The MTA had to move seven work trains into the tunnel to begin the work Friday, which muddled service — but the weeknight work won’t require having to move as many of those trains, Hakim said.
Pat Foye, the MTA chairman and CEO, said he was still pleased with how service went the first weekend and said he planned to make tweaks to operations and communications on a daily basis.
“We’re very focused on making the transition from subway service to construction, and from construction to subway service, as seamless as possible,” Foye said during a visit to the Bedford Avenue station Sunday morning.
Even with the sparse L service, many riders on the platform were grateful that trains were running at all. The MTA had for years planned for a full shutdown of L service between Manhattan and Bedford Avenue. But Gov. Andrew Cuomo announced in January that a team of academics had developed an alternative reconstruction plan to keep service running as usual during the week.
That still didn’t sit well with Alexandra Jarymowycz, of Williamsburg who felt the new plan was politically motivated. She feared that the new reconstruction plan wouldn’t be as robust or long-lasting as the original.

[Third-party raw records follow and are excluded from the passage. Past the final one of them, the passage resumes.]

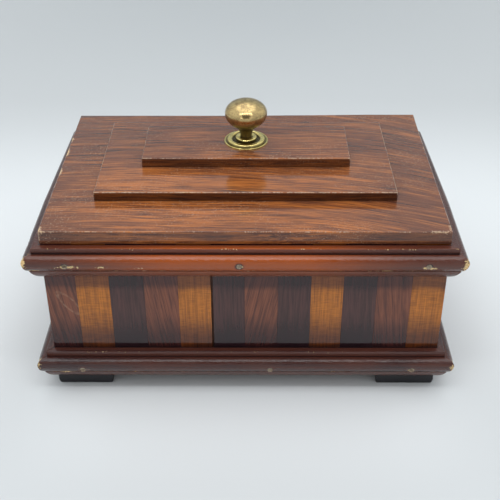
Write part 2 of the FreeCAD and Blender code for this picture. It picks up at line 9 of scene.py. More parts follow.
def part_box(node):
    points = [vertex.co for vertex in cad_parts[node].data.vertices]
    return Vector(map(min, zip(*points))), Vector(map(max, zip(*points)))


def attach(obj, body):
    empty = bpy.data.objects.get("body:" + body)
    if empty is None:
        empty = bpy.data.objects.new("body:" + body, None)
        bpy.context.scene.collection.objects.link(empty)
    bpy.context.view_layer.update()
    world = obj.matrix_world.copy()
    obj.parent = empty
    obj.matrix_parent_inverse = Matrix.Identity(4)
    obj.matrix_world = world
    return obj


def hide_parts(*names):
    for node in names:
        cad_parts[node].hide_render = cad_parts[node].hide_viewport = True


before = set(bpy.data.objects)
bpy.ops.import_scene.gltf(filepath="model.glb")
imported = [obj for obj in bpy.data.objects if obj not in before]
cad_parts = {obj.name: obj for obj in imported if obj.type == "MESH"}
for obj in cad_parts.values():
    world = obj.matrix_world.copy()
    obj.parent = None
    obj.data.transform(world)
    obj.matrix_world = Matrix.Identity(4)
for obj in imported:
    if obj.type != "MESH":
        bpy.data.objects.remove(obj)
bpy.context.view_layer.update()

bl_info = {
    "name": "Striped tea caddy",
    "version": (1, 0, 0),
    "blender": (4, 5, 0),
    "location": "3D View > Sidebar > Caddy",
    "description": "Finishes a hinged tea caddy: veneered lid, striped facings, mouldings and brass",
    "category": "Object",
}

MM = 0.001
FRONT_WOODS = (
    "brown", "light", "dark", "brown", "light", "dark",
    "brown", "dark", "light", "dark", "brown", "light",
)
SIDE_WOODS = ("brown", "light", "dark", "brown", "light", "dark", "brown", "light")
SIDES = (("front", (0, -1, 0)), ("left", (-1, 0, 0)), ("right", (1, 0, 0)))
SLANTS = (0.16, 0.0, 0.02, 0.14, 0.0, 0.02, -0.20, -0.02, 0.0, 0.02, 0.10, 0.0)


def colour(name, description, value):
    """A colour property with its default."""
    return FloatVectorProperty(
        name=name, description=description, subtype="COLOR", size=3, min=0, max=1, default=value
    )


def length(name, description, value):
    """A length property with its default, in metres."""
    return FloatProperty(
        name=name, description=description, default=value, min=0, unit="LENGTH", subtype="DISTANCE"
    )


class CaddyColours(bpy.types.PropertyGroup):
    """Colours of the woods, metals and surroundings."""

    lid_dark: colour("Lid figure", "Dark streaks of the lid's veneer", (0.060, 0.023, 0.017))
    lid_mid: colour("Lid ground", "Ground colour of the lid's veneer", (0.178, 0.060, 0.027))
    lid_light: colour("Lid light", "Light streaks of the lid's veneer", (0.350, 0.122, 0.037))
    lid_glow: colour("Lid glow", "Rubbed golden middle of the lid's veneer", (0.500, 0.160, 0.034))
    moulding_dark: colour("Moulding dark", "Dark stain of the mouldings", (0.031, 0.010, 0.011))
    moulding_light: colour("Moulding light", "Rubbed stain of the mouldings", (0.340, 0.070, 0.009))
    brown_dark: colour("Brown strip figure", "Dark lines of the brown strips", (0.105, 0.032, 0.020))
    brown_light: colour("Brown strip", "Ground of the brown strips", (0.228, 0.070, 0.034))
    light_dark: colour("Light strip flecks", "Flecks of the light strips", (0.246, 0.076, 0.009))
    light_light: colour("Light strip", "Ground of the light strips", (0.560, 0.180, 0.016))
    dark_dark: colour("Dark strip figure", "Dark lines of the dark strips", (0.044, 0.018, 0.017))
    dark_light: colour("Dark strip", "Ground of the dark strips", (0.086, 0.031, 0.028))
    bare_wood: colour("Bare wood", "Wood where the varnish has chipped", (0.900, 0.640, 0.300))
    rubbed_arris: colour("Rubbed arris", "Lid's edges rubbed of varnish", (0.520, 0.340, 0.210))
    back_wood: colour("Back board", "Varnished back of the case", (0.110, 0.040, 0.020))
    black_paint: colour("Feet", "Black paint of the feet", (0.006, 0.005, 0.008))
    brass: colour("Brass", "Clean brass of the knob", (0.640, 0.478, 0.218))
    rose_brass: colour("Rose", "Brighter brass of the knob's back plate", (0.820, 0.680, 0.260))
    brass_tarnish: colour("Tarnish", "Tarnish on the brass", (0.130, 0.084, 0.050))
    pin_metal: colour("Pins", "Dull metal of the moulding pins", (0.500, 0.410, 0.310))
    steel: colour("Steel", "Screws, stud and nut", (0.350, 0.340, 0.330))
    lining: colour("Lining", "Grey metal foil of the compartments", (0.300, 0.300, 0.310))
    backdrop: colour("Backdrop", "Pale floor and backdrop", (0.612, 0.645, 0.660))


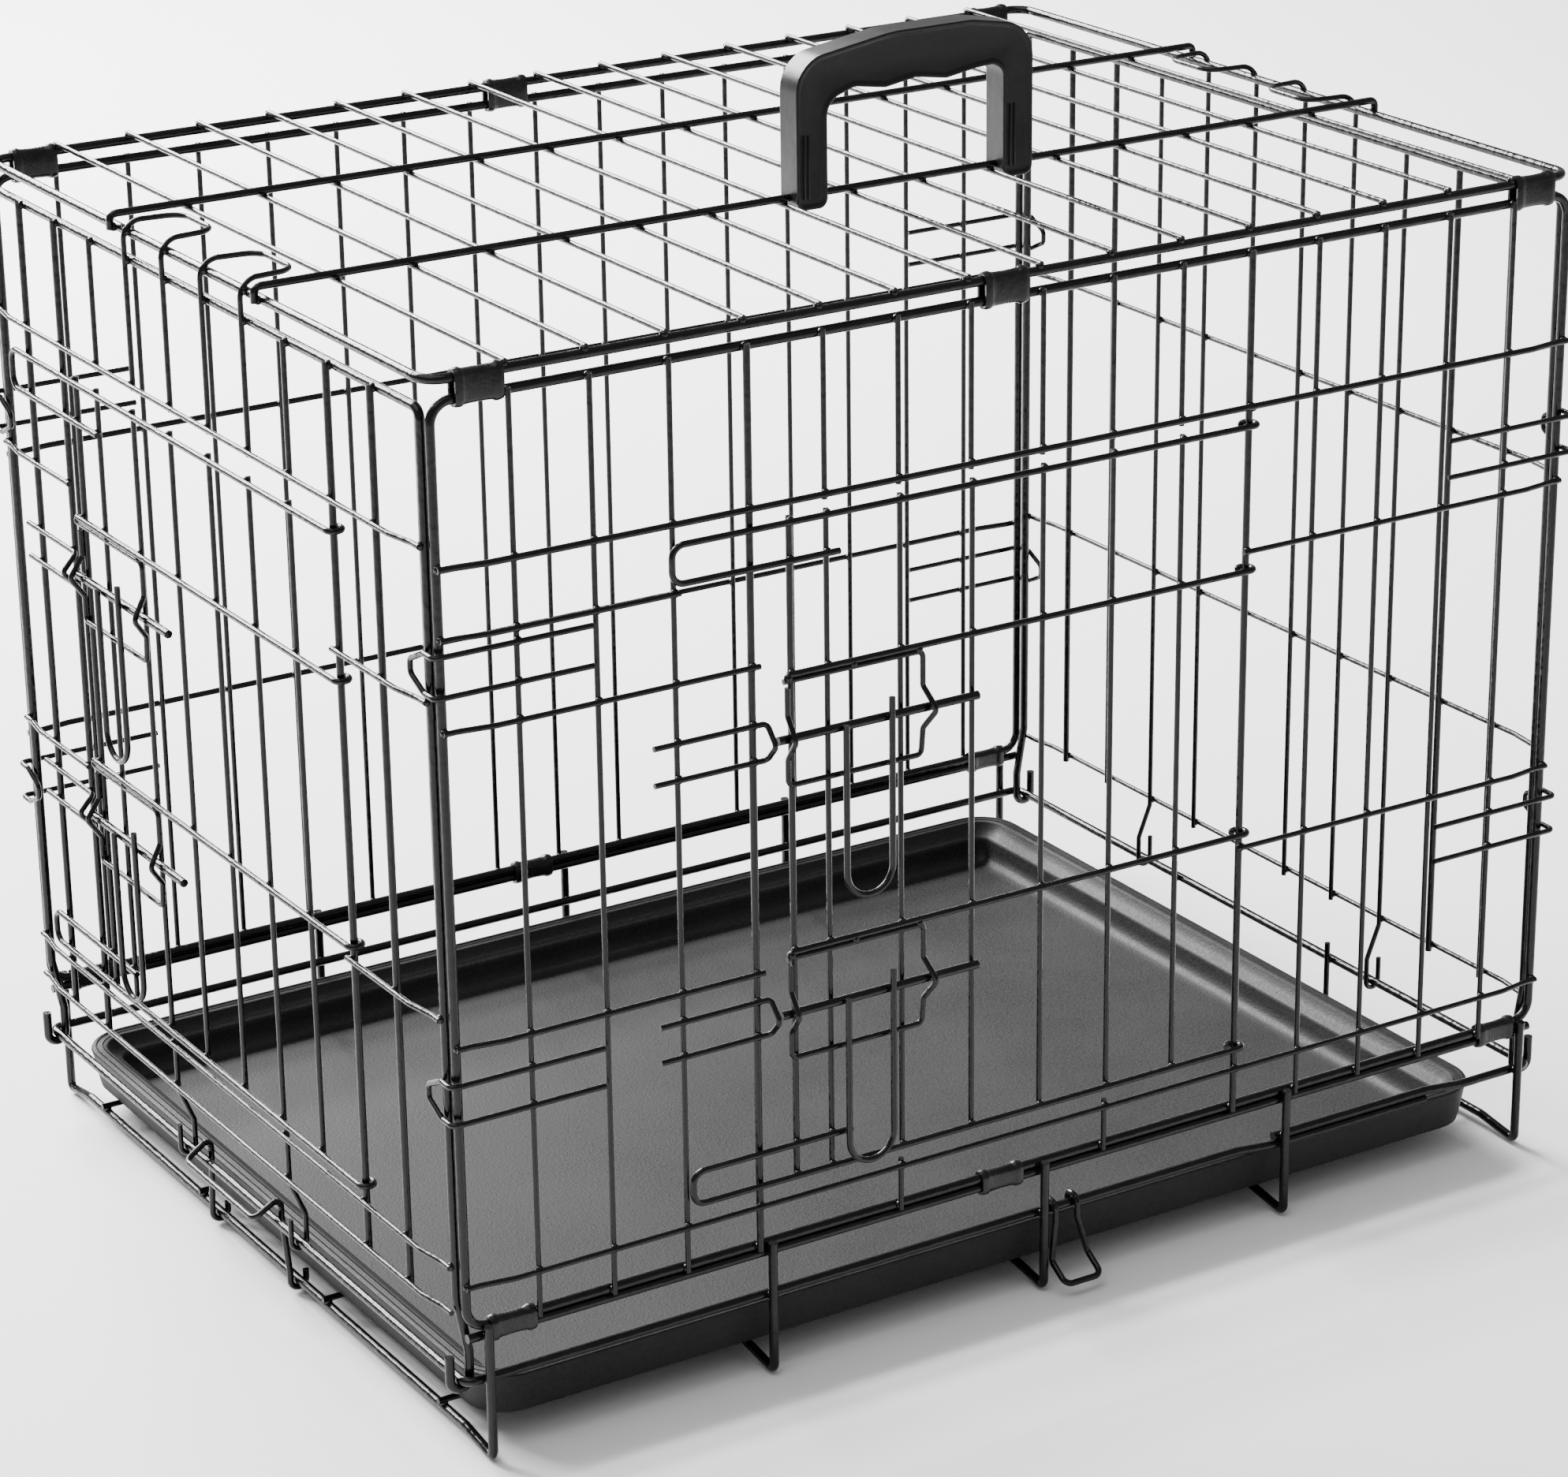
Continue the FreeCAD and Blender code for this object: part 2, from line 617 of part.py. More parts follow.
# ---------------------------------------------------------------- tray latch
latch_r = R_LONG
leg_w = -(R_FRAME + latch_r + 0.3)
wire_w = -(END_PLANE - FOOT_HALF_X)
reach = R_FRAME + LOOSE + latch_r
crest_z = RIM_Z + R_FRAME + latch_r + 7.0


def latch_leg(u_low, u_high):
    low = RUN_Z - reach
    leg = [(u_low, wire_w - reach, RUN_Z + 4.0), (u_low, wire_w - reach, low)]
    leg += [(u_low, wire_w + reach, low), (u_low, wire_w + reach, RUN_Z + 4.0)]
    leg += [(u_high, leg_w, RIM_Z), (u_high, leg_w, crest_z)]
    return leg


bail_w, bail_z = 10.0, RIM_Z + 2.0
path = latch_leg(-50.0, -43.0) + [(-42.0, bail_w, bail_z), (33.0, bail_w, bail_z)]
path += latch_leg(36.0, 34.0)[::-1]
save("tray_latch", [bent([left(*p) for p in path], latch_r, reach - 0.02)])

# ---------------------------------------------------------------- drop hook on the front rail
hook_r = R_LONG
ring = R_FRAME + LOOSE + hook_r


def drop_leg(u, u_low):
    leg = [(u, -ring, RIM_Z - 1.0), (u, -ring, RIM_Z + ring), (u, ring, RIM_Z + ring)]
    leg += [(u, ring, RIM_Z - 6.0), (u_low, ring, 14.0), (u_low, ring + 12.0, 6.5)]
    return leg


path = drop_leg(10.5, 8.5) + drop_leg(23.0, 29.0)[::-1]
save("front_drop_hook", [bent([front(*p) for p in path], hook_r, ring - 0.02)])

# ---------------------------------------------------------------- carry handle
pivot_z = TOP_LONG_Z
y_grip = -TOP_LONG_Y


def arch(inset, low_z, finger):
    """The closed outline of the strap, inset from its outer edge."""
    left_x, right_x = GRIP_LEFT_X + inset, GRIP_RIGHT_X - inset
    top = GRIP_TOP_Z - inset
    outer = [V(left_x, 0, low_z), V(left_x - 1.0, 0, top - 16), V(left_x + 14, 0, top - 4)]
    outer += [V(left_x + 50, 0, top), V(right_x - 30, 0, top), V(right_x - 6, 0, top - 4)]
    outer += [V(right_x, 0, top - 20), V(right_x, 0, low_z)]
    depth = GRIP_LEG - inset if finger else GRIP_FLANGE_WALL
    left_in, right_in = left_x + depth, right_x - depth
    under = top - depth
    inner = [V(right_in, 0, low_z), V(right_in, 0, under - 10)]
    if finger:
        step = (right_in - left_in - 20) / 6.0
        for i in range(7):
            drop = 3.0 if i % 2 else 0.0
            inner.append(V(right_in - 10 - i * step, 0, under - 2.0 - drop))
    else:
        inner += [V(right_in - 5, 0, under - 4), V(right_in - 29, 0, under)]
        inner += [V(left_in + 49, 0, under), V(left_in + 13, 0, under - 4)]
    inner.append(V(left_in, 0, under - 12))
    inner.append(V(left_in, 0, low_z))
    return outer + inner


def strap(inset, low_z, thick, finger):
    """The outline split at its open ends: out along the top, back underneath."""
    points = arch(inset, low_z, finger)
    half = 8
    outer, inner = points[:half], points[half:]
    edges = bent_edges(outer, 12.0)
    edges.append(Part.LineSegment(outer[-1], inner[0]).toShape())
    edges += bent_edges(inner, 5.0 if finger else 11.0)
    edges.append(Part.LineSegment(inner[-1], outer[0]).toShape())
    face = Part.Face(Part.Wire(edges))
    solid = face.extrude(V(0, thick, 0))
    solid.translate(V(0, y_grip - thick / 2, 0))
    return solid


handle = strap(0.0, pivot_z, GRIP_WEB, True)
handle = handle.fuse(strap(0.0, pivot_z + 10.0, GRIP_FLANGE, False))
for x0, x1 in ((GRIP_LEFT_X, GRIP_LEFT_X + GRIP_LEG), (GRIP_RIGHT_X - GRIP_LEG, GRIP_RIGHT_X)):
    eye = Part.makeCylinder(GRIP_EYE_R, x1 - x0, V(x0, y_grip, pivot_z), V(1, 0, 0))
    handle = handle.fuse(eye)
bore_r = R_TOP_LONG + 0.3
span = GRIP_RIGHT_X - GRIP_LEFT_X + 20
bore = Part.makeCylinder(bore_r, span, V(GRIP_LEFT_X - 10, y_grip, pivot_z), V(1, 0, 0))
handle = handle.cut(bore).removeSplitter()
save("carry_handle", [handle.Solids[0]])
print("  handle pivot", y_grip, pivot_z, "solids", len(handle.Solids))
print("  rim", -HALF_W, RIM_Z, "end plane", END_PLANE, "layers", LAYER_1, LAYER_2, DOOR_LAYER)
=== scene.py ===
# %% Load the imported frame
import json
import math

import bmesh
import bpy
from mathutils import Matrix, Vector
from mathutils.bvhtree import BVHTree

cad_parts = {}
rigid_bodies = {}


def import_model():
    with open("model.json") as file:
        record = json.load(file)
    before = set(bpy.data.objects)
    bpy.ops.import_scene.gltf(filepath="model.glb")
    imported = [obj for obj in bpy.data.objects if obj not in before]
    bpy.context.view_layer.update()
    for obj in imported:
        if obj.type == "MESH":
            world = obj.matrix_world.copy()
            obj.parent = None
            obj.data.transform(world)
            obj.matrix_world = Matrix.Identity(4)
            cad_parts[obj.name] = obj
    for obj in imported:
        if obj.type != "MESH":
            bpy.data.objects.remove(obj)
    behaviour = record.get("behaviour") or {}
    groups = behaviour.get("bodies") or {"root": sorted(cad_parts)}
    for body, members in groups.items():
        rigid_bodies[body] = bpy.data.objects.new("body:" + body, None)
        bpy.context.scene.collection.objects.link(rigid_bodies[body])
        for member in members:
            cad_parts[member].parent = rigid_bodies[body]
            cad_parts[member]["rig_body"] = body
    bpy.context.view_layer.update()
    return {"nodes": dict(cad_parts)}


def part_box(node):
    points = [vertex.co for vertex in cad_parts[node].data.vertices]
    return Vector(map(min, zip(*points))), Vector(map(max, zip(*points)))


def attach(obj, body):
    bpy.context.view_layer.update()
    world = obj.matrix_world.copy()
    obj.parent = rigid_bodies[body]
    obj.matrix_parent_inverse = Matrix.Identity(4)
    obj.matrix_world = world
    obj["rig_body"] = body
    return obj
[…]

“It felt very last-minute, ‘No, we’ll be able to keep running trains,’” she said. “But if this was going to make the neighborhood better connected for the long term, why not just do it right — even if it makes you unpopular?“
Hakim said the MTA plans to keep staffing-levels up for at least the next several weeks. She said New Yorkers are “incredibly resilient” in managing their commutes.
They might be resilient, but they’re not necessarily happy.
“It’s going to be painful,” said Christina Milkowski, who lives in Williamsburg, works in finance and commutes on the L. “It’s going to be a lot of planning ahead.”